Евгений и Мария обменялись многозначительными взглядами: как правило, работа с «глухарями» делами означала, что их трудно раскрыть из-за отдаленности событий во времени, исчезновения свидетелей и следователей (часто умерших) и разложения вещественных доказательств. В частности, это дело было омрачено весьма небрежным расследованием и рядом загадок, которые сгущались с годами. Поэтому немыслимо было полагаться на криминалистику, чтобы докопаться до истины.
— Когда дело было закрыто, что вы сделали? — задумался Кротов.
— Я пытался добиваться дальнейшего расследования.
— Вам его дали?
Барсуков горько улыбнулся и покачал головой.
— Нет, но меня перевели в Симферополь, наказав за то, что я осмелился подсказать начальству, что следует продолжать расследование.
Наступила тишина.
— Итак, результаты: расследование закрыли, вас перевели в Симферополь, все умыли руки, а психопат, убивший ее, остался на свободе? — подытожила Мария.
— Тот, кто убил ее, не был психопатом, — возразил Евгений.
— Неужели?
— Подумайте сами: каков клинический портрет психопата? — бросил Евгений в пространство, словно читал лекцию: манипулятор, нарцисс, патологический лжец, тщеславный, увлекающийся, интуитивный субъект, без совести, без эмпатии, ищущий внимания, легко скучающий, вероломный, когда ему противостоят, страдающий импульсивностью и хищническим инстинктом…
— Эй, ты практически описал моего бывшего, — сказала Райская, чтобы разрядить обстановку.

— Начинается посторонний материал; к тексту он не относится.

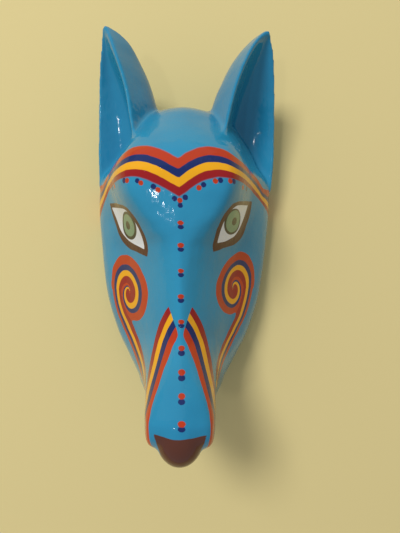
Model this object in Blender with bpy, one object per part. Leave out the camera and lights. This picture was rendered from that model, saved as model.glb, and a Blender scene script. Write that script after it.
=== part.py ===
"""Carved wooden coyote mask, hollow behind, lying on its back rim with its face up.

Run with: blender --background --python part.py
The snout points to -Y, the ears to +Y, and the rim lies in the plane z = 0.
Sizes below are millimetres. Places along the mask are measured from the narrow bridge below the eyes;
ORIGIN_ALONG moves the finished block so that its origin is the middle of its outline, at the rim.
Where a size differs between the sides, it is given for -1, the side towards -X, and for 1.
"""

import bmesh
import bpy
import numpy as np

MM = 0.001
ORIGIN_ALONG = 33.5

# The head: (place along the mask, size) pairs, joined by smooth curves.
RIDGE_HEIGHT = (
    (160.0, 0.0), (153.5, 44.0), (136.0, 90.0), (118.0, 110.0), (101.0, 126.0), (86.0, 136.0),
    (70.0, 140.5), (60.0, 140.0), (48.0, 138.3), (24.0, 135.0), (0.0, 131.8), (-28.0, 129.0),
    (-45.0, 128.4), (-58.0, 129.6), (-68.0, 139.0), (-94.0, 166.5), (-110.0, 176.0), (-121.0, 177.0),
)
HALF_WIDTH = {
    -1: ((160.0, 0.0), (143.0, 43.0), (130.0, 54.0), (113.0, 65.0), (99.0, 71.5), (80.0, 84.3), (58.0, 86.0),
         (17.0, 83.0), (-24.0, 77.8), (-65.0, 65.6), (-86.0, 55.0), (-106.0, 43.5)),
    1: ((160.0, 0.0), (143.0, 43.0), (130.0, 54.0), (113.0, 67.5), (99.0, 74.5), (80.0, 86.2), (58.0, 86.0),
        (17.0, 83.0), (-24.0, 77.8), (-65.0, 65.6), (-86.0, 55.0), (-106.0, 43.5)),
}
SHOULDER_HALF_WIDTH = (
    (160.0, 0.0), (136.0, 30.0), (121.0, 34.0), (77.0, 38.0), (58.0, 34.0), (40.0, 24.0),
    (28.0, 14.0), (15.0, 7.5), (-50.0, 4.5), (-66.0, 6.5), (-86.0, 15.5), (-110.0, 23.5),
)
SHOULDER_DROP = (
    (160.0, 0.0), (136.0, 14.0), (105.0, 10.0), (77.0, 6.5), (58.0, 3.6), (40.0, 2.7),
    (28.0, 2.4), (0.0, 3.0), (-50.0, 2.5), (-66.0, 3.0), (-86.0, 6.5), (-110.0, 8.0),
)
FLANK_FULLNESS = {
    -1: ((160.0, 0.0), (130.0, 1.0), (113.0, -2.0), (104.0, -0.3), (92.0, 2.8), (84.0, 4.0), (77.0, 4.0),
         (58.0, 2.5), (40.0, 1.5), (28.0, 3.0), (0.0, 3.0), (-44.0, 3.5), (-65.0, 1.5), (-86.0, -1.5),
         (-106.0, -3.5)),
    1: ((160.0, 0.0), (130.0, 5.5), (113.0, 5.0), (104.0, 4.5), (94.0, 3.5), (84.0, 2.5), (77.0, 2.0),
        (58.0, 0.5), (40.0, 1.0), (28.0, 3.0), (0.0, 3.0), (-44.0, 3.5), (-65.0, 1.5), (-86.0, -1.5),
        (-106.0, -3.5)),
}
RIDGE_CREASE = ((160.0, 0.0), (85.0, 0.0), (60.0, 0.8), (40.0, 0.9), (-60.0, 1.0), (-100.0, 0.5))
RIM_BAND = 21.0
CROWN_START = 100.0

# The front of the snout: its profile and how boxy it is in plan, as (height, size) pairs.
FRONT_START = -106.0
FRONT_PROFILE = (
    (0.0, -122.0), (40.0, -127.0), (75.0, -129.5), (100.0, -129.0), (130.0, -134.0), (155.0, -134.5),
    (177.0, -126.0),
)
FRONT_SQUARENESS = ((0.0, 2.0), (100.0, 2.5), (130.0, 3.9), (160.0, 4.4), (177.0, 3.8))

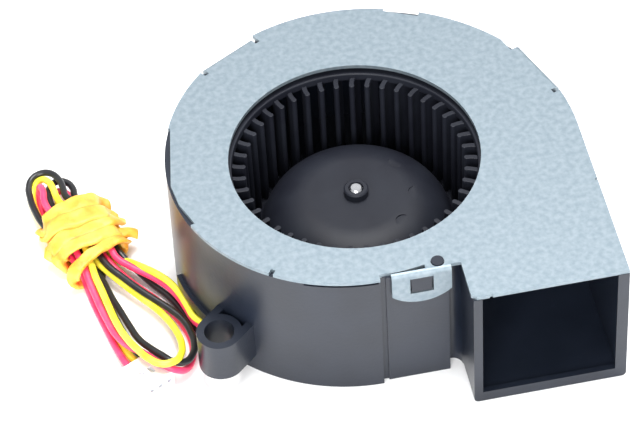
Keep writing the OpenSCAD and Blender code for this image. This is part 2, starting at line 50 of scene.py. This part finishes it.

— Кроме шуток… Из картины, нарисованной Романом Игоревичем, и материалами дела, которые я успел прочитать, ничто не заставит меня поверить, что это может быть делом рук человека психопатического типа, −продолжал Кротов. − Здесь мы явно имеем дело с организованным, холодным и расчетливым убийцей, но его личность противоположна психопату. Он следует четкому ритуалу, которого придерживается со скрупулезной строгостью. Мне только непонятен тот факт, что он прибил жертве маску к лицу. Что это?
— Я в целом согласен с Евгением, — сказал Барсуков. − Он, конечно, хладнокровный монстр, но я не думаю, что им двигал какой-то хищнический инстинкт или сексуальное влечение.
— Мы знаем, как он убил, но не знаем, почему, и можем понять его мотивы, только расшифровав тотемический аспект ритуала, который он устроил, — продолжал Евгений.
— Прочитав тома энциклопедий? — спросила Мария, раздраженная профессорским тоном своего коллеги.
— Чтобы поймать такого убийцу, недостаточно понять, как он мыслит, нужно еще выяснить, во что он верит… Вы глубоко изучили дело, Роман Игоревич.